Ratio 2: This ratio relates solar glazing to floor mass not in direct contact with the incoming solar radiation, but in the same room. In this case, 40 square feet of uncovered and “unlit” mass accommodate one square foot of solar glazing. The efficiency of floor mass falls of dramatically when it is covered by carpeting).
Ratio 3: This ratio relates solar glazing to wall mass. In a room being warmed directly by sunlight, you will need 8.3 square feet of wall mass for each square foot of solar glazing over the 7% mark.
Keep in mind that you can use one or a combination of these strategies to get the proper balance of glass to mass. You only need to make sure that for every incremental amount of glazing you match the appropriate thermal mass to balance it. As noted above, both floor mass and wall mass should be four to six inches thick.
It’s also interesting to note that while thermal mass absorbs heat from air it is far less efficient at doing so than if it is struck by sunlight. According to Steven Winter Associates, “storage mass that is heated only indirectly by warm air from the living space requires four times as much area as the same mass in direct sun to provide the same thermal effect.” It follows that the more mass you can locate in direct sunlight the better.

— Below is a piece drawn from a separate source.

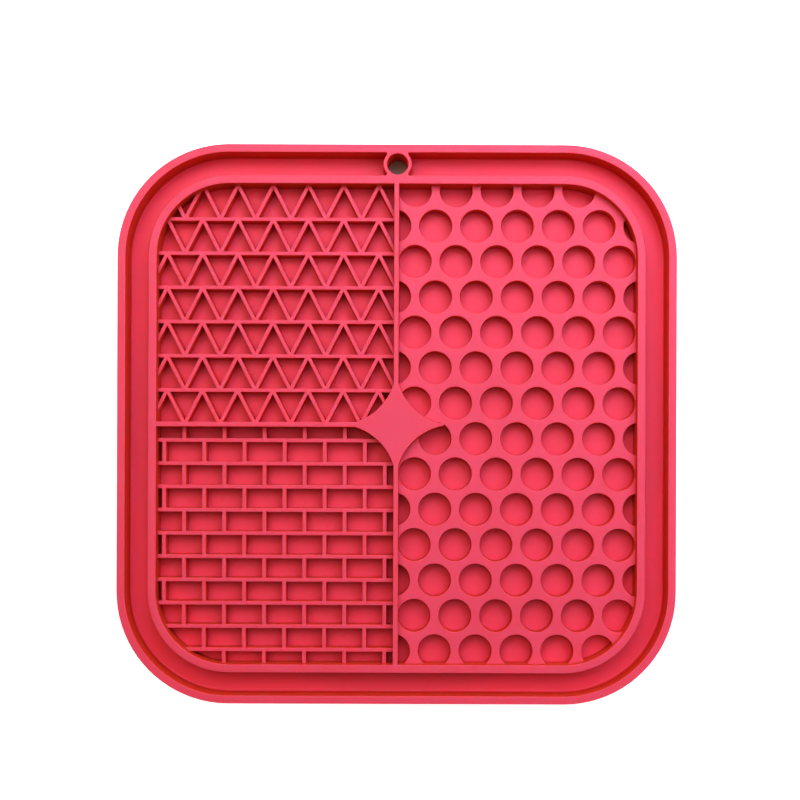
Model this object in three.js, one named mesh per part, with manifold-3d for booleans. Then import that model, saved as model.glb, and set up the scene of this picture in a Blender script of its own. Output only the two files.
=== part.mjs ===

In the end thermal mass is part of a larger energy efficiency picture. Efficient homes not only use the right amount of insulation, but have proper orientation and shape, and windows (and overhangs/shading) balanced with internal thermal mass to supply most of the heating and cooling requirements.
Get these things right and you may cut your heating and cooling loads by as much as 50 to 80%. A little design work up front can have big savings in the long term, not to mention a high degree of comfort throughout the seasons.